Tofu has been a dietary cornerstone across East and Southeast Asia for over two thousand years. Not as a meat substitute — but as a complete protein in its own right. One that carries a unique set of skin-supporting compounds that no animal protein can replicate.
This recipe gives that protein a very specific job: internal de-puffing.
In cities like Hong Kong and Singapore, where humidity is constant, water retention becomes part of daily life. Add in the inevitable post-lunch crash, and suddenly what you eat at noon starts to matter a lot more than you think. This quick and easy bowl is designed to handle both.
The Anti-Dampness Framework
In Traditional Chinese Medicine, this feeling of heaviness and puffiness is understood as dampness — fluid stagnation that slows the body’s ability to circulate and drain efficiently.
It’s the same principle behind practices like gua sha — one of the most widely recognised TCM techniques for lymphatic drainage and de-puffing. By stimulating circulation on the surface, it helps move fluid and reduce visible swelling in the face.
But what’s often overlooked is where that puffiness starts. Because more often than not, it’s internal. Fluid retention, sluggish circulation, and digestive imbalance all play a role — which means working only on the surface can only take you so far.
So instead of working against the body, this recipe works with it.
What You’ll Need
Everything you need for a high-protein, de-puffing & skin-supporting lunch:
Ingredients
- 1 pack silken tofu
1–2 slices ginger, grated
2–3 cloves garlic, minced
½ onion, minced
1–2 cups broth (your choice)
A handful of leafy greens (spinach, choy sum, kailan)
1 pack udon
Optional
Chilli oil or sesame mapo dressing
Spring onions
Extra protein (shredded chicken, leftovers, etc.)
Method
1. Build the base
Sauté ginger, garlic, and onion until fragrant. Season lightly with salt and pepper. Add greens and cook until just wilted.
2. Blend
Transfer everything into a blender with silken tofu and broth. Blend until smooth and creamy. Adjust seasoning to taste.
3. Cook the udon
Boil udon according to package instructions.

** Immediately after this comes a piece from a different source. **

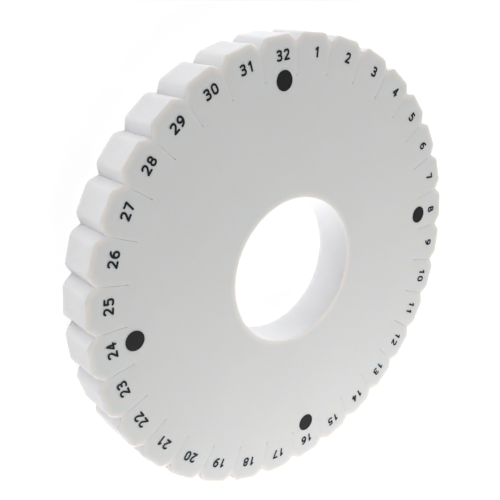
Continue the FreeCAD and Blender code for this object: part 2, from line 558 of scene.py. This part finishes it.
def foam_colour(tree, place, on_cut):
    colour = mixed(tree, lumps(tree, place, FACE_MOTTLE), FACE_DARK, FACE_LIGHT)
    # Painted highlight: a warm band along the edges of the rim and the hole, lighter than the rest of the
    # face
    edge_highlight_band = smooth_step(tree, shader_depth_from_rim(tree, place), EDGE_HIGHLIGHT_WIDTH, 0)
    colour = mixed(tree, maths(tree, "MULTIPLY", edge_highlight_band, EDGE_HIGHLIGHT_SHARE), colour, EDGE_TINT_AND_HIGHLIGHT)
    cut_colour = mixed(tree, lumps(tree, place, CUT_MOTTLE), CUT_DARK, CUT_LIGHT)
    colour = mixed(tree, on_cut, colour, cut_colour)
    soil = smooth_step(tree, lumps(tree, place, SOIL_LUMP, FINE_DETAIL), SOIL_START, SOIL_FULL)
    colour = mixed(tree, maths(tree, "MULTIPLY", soil, SOIL_SHARE), colour, SOIL)
    return mixed(tree, maths(tree, "MULTIPLY", stained(tree, place), STAIN_SHARE), colour, STAIN)


def foam_relief(tree, place, on_cut):
    """The surface normal over the skin's soft waves, the grain and the pores."""
    skin = bumped(tree, lumps(tree, place, SKIN_LUMP), SKIN_HEIGHT * MM)
    grain_height = maths(tree, "MULTIPLY_ADD", on_cut, CUT_GRAIN_EXTRA * MM, GRAIN_HEIGHT * MM)
    grain = bumped(tree, lumps(tree, place, GRAIN_LUMP, FINE_DETAIL), grain_height, skin)
    pore_height = maths(tree, "MULTIPLY_ADD", on_cut, CUT_PORE_EXTRA * MM, PORE_HEIGHT * MM)
    return bumped(tree, cells(tree, place, PORE_SIZE), pore_height, grain)


def foam_roughness(tree, place):
    lump = lumps(tree, place, ROUGHNESS_LUMP)
    inputs = {"Value": lump, "To Min": LEAST_ROUGHNESS, "To Max": MOST_ROUGHNESS}
    return add_node(tree, "ShaderNodeMapRange", inputs).outputs["Result"]


def foam_material():
    material = bpy.data.materials.new("foam")
    material.use_nodes = True
    tree = material.node_tree
    place = place_in_mm(tree)
    normal = add_node(tree, "ShaderNodeTexCoord", {}).outputs["Normal"]
    upright = add_node(tree, "ShaderNodeSeparateXYZ", {"Vector": normal}).outputs["Z"]
    on_cut = smooth_step(tree, maths(tree, "ABSOLUTE", upright), FACE_UPRIGHT, CUT_UPRIGHT)
    scatter = smooth_step(tree, shader_depth_from_slit(tree, place), 0, SCATTER_FADE)

    shader = tree.nodes["Principled BSDF"]
    tree.links.new(foam_colour(tree, place, on_cut), shader.inputs["Base Color"])
    tree.links.new(foam_relief(tree, place, on_cut), shader.inputs["Normal"])
    tree.links.new(foam_roughness(tree, place), shader.inputs["Roughness"])
    tree.links.new(scatter, shader.inputs["Subsurface Weight"])
    shader.inputs["Specular IOR Level"].default_value = FOAM_GLOSS
    shader.inputs["Subsurface Radius"].default_value = SCATTER_REACH
    shader.inputs["Subsurface Scale"].default_value = SCATTER_SCALE * MM
    return material


def ink_material():
    material = bpy.data.materials.new("ink")
    material.use_nodes = True
    tree = material.node_tree
    place = place_in_mm(tree)
    worn = smooth_step(tree, lumps(tree, place, WEAR_LUMP, WEAR_DETAIL), WEAR_START, WEAR_FULL)
    grain = bumped(tree, lumps(tree, place, GRAIN_LUMP, FINE_DETAIL), GRAIN_HEIGHT * MM)
    shader = tree.nodes["Principled BSDF"]
    tree.links.new(mixed(tree, worn, INK, WORN_INK), shader.inputs["Base Color"])
    tree.links.new(grain, shader.inputs["Normal"])
    shader.inputs["Roughness"].default_value = INK_ROUGHNESS
    shader.inputs["Specular IOR Level"].default_value = INK_GLOSS
    return material


def make_camera():
    data = bpy.data.cameras.new("camera")
    data.lens = CAMERA_LENS
    data.sensor_width = SENSOR_WIDTH
    camera = bpy.data.objects.new("camera", data)
    turn = Matrix((CAMERA_RIGHT, CAMERA_UP, CAMERA_BACK)).transposed()
    camera.matrix_world = Matrix.Translation(CAMERA_PLACE) @ turn.to_4x4()
    bpy.context.scene.collection.objects.link(camera)
    bpy.context.scene.camera = camera


def seen_directly(tree):
    """One for the rays that come from the camera, from gloss or through glass, which see plain white."""
    rays = add_node(tree, "ShaderNodeLightPath", {}).outputs
    seen = maths(tree, "MAXIMUM", rays["Is Camera Ray"], rays["Is Glossy Ray"])
    return maths(tree, "MAXIMUM", seen, rays["Is Transmission Ray"])


def make_studio():
    """White to look at, and a weak light from all round."""
    world = bpy.data.worlds.new("studio")
    world.use_nodes = True
    tree = world.node_tree
    strength = maths(tree, "MULTIPLY_ADD", seen_directly(tree), 1 - WORLD_LIGHT, WORLD_LIGHT)
    background = tree.nodes["Background"]
    background.inputs["Color"].default_value = WHITE
    tree.links.new(strength, background.inputs["Strength"])
    bpy.context.scene.world = world


def floor_light(tree, away):
    """What the floor gives the object: a glow, weaker under the slab, and the light that falls on it."""
    past_hole = smooth_step(tree, away, HOLE_RADIUS, HOLE_RADIUS + COVER_FADE)
    within_rim = smooth_step(tree, away, RIM_RADIUS, RIM_RADIUS - COVER_FADE)
    covered = maths(tree, "MULTIPLY", past_hole, within_rim)
    strength = maths(tree, "MULTIPLY_ADD", covered, COVERED_FLOOR_GLOW - FLOOR_GLOW, FLOOR_GLOW)
    glow = add_node(tree, "ShaderNodeEmission", {"Color": WHITE, "Strength": strength})
    paper = add_node(tree, "ShaderNodeBsdfDiffuse", {"Color": FLOOR_COLOUR})
    return add_node(tree, "ShaderNodeAddShader", {0: glow.outputs[0], 1: paper.outputs[0]}).outputs[0]


def floor_look(tree, away):
    """What is seen of the floor: from above, white with the object's faint shadow. From below, nothing."""
    far = smooth_step(tree, away, FLOOR_WHITE_START, FLOOR_WHITE_END)
    brightness = maths(tree, "MULTIPLY_ADD", far, 1 - FLOOR_WHITE, FLOOR_WHITE)
    plain = add_node(tree, "ShaderNodeEmission", {"Color": WHITE, "Strength": brightness})
    shade = add_node(tree, "ShaderNodeBsdfDiffuse", {"Color": FLOOR_SHADE_COLOUR})
    shown = add_node(tree, "ShaderNodeAddShader", {0: plain.outputs[0], 1: shade.outputs[0]})
    clear = add_node(tree, "ShaderNodeBsdfTransparent", {})
    below = add_node(tree, "ShaderNodeNewGeometry", {}).outputs["Backfacing"]
    inputs = {0: below, 1: shown.outputs[0], 2: clear.outputs[0]}
    return add_node(tree, "ShaderNodeMixShader", inputs).outputs[0]


def floor_material():
    material = bpy.data.materials.new("floor")
    material.use_nodes = True
    tree = material.node_tree
    place = place_in_mm(tree)
    away = add_node(tree, "ShaderNodeVectorMath", {0: place}, operation="LENGTH").outputs["Value"]
    inputs = {0: seen_directly(tree), 1: floor_light(tree, away), 2: floor_look(tree, away)}
    surface = add_node(tree, "ShaderNodeMixShader", inputs)
    tree.links.new(surface.outputs[0], tree.nodes["Material Output"].inputs["Surface"])
    return material


def make_floor():
    mesh = bmesh.new()
    bmesh.ops.create_grid(mesh, x_segments=1, y_segments=1, size=FLOOR_SIZE / 2)
    piece = link("floor", mesh, floor_material())
    piece.location.z = (BACK - FLOOR_GAP) * MM


def add_lamp(azimuth, elevation, distance, width, power):
    """A square soft box that faces the middle of the disk."""
    data = bpy.data.lights.new("soft box", "AREA")
    data.size = width
    data.energy = power
    lamp = bpy.data.objects.new("soft box", data)
    turn = radians(azimuth)
    rise = radians(elevation)
    way = Vector((cos(rise) * cos(turn), cos(rise) * sin(turn), sin(rise)))
    lamp.location = way * distance
    lamp.rotation_euler = way.to_track_quat("Z", "Y").to_euler()
    lamp.visible_camera = False
    bpy.context.scene.collection.objects.link(lamp)


foam_piece(foam_material())
ink = ink_material()
for name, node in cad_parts.items():
    if name != "foam_disk":
        node.data.materials.clear()
        node.data.materials.append(ink)

make_camera()
make_studio()
make_floor()
for soft_box in SOFT_BOXES:
    add_lamp(*soft_box)
bpy.context.scene.view_settings.view_transform = "Standard"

Drain and transfer to your serving bowl.
4. Assemble
Pour the warm green tofu broth over the noodles. Finish with chilli oil or sesame dressing.
5. Serve
Top with spring onions and any extra protein.
What This Bowl Is Actually Doing
Warming, aromatic ingredients like ginger and garlic help activate circulation from within. Leafy greens — rich in chlorophyll — support the body’s natural drainage pathways. Silken tofu delivers easily digestible protein and isoflavones to the gut, while the broth supports the spleen, which in TCM governs fluid metabolism. Every ingredient has a function — not just nutritionally, but systemically.
That’s the real difference between food, and skin food.
Silken Tofu — protein + isoflavones
Supports collagen production while improving skin hydration and elasticity at a cellular level.
Leafy Greens — chlorophyll
Supports lymphatic drainage, helping the body clear excess fluid naturally.
Ginger + Garlic — circulation support
A classic TCM pairing to warm the body, improve digestion, and reduce internal stagnation.
Broth — spleen support
In TCM, the spleen regulates fluid balance. A nourishing broth helps restore that function.
Better Than Gua Sha
This is the kind of bowl that works quietly in the background: supporting circulation, helping your body let go of excess fluid, and giving your skin what it needs to stay clear and balanced.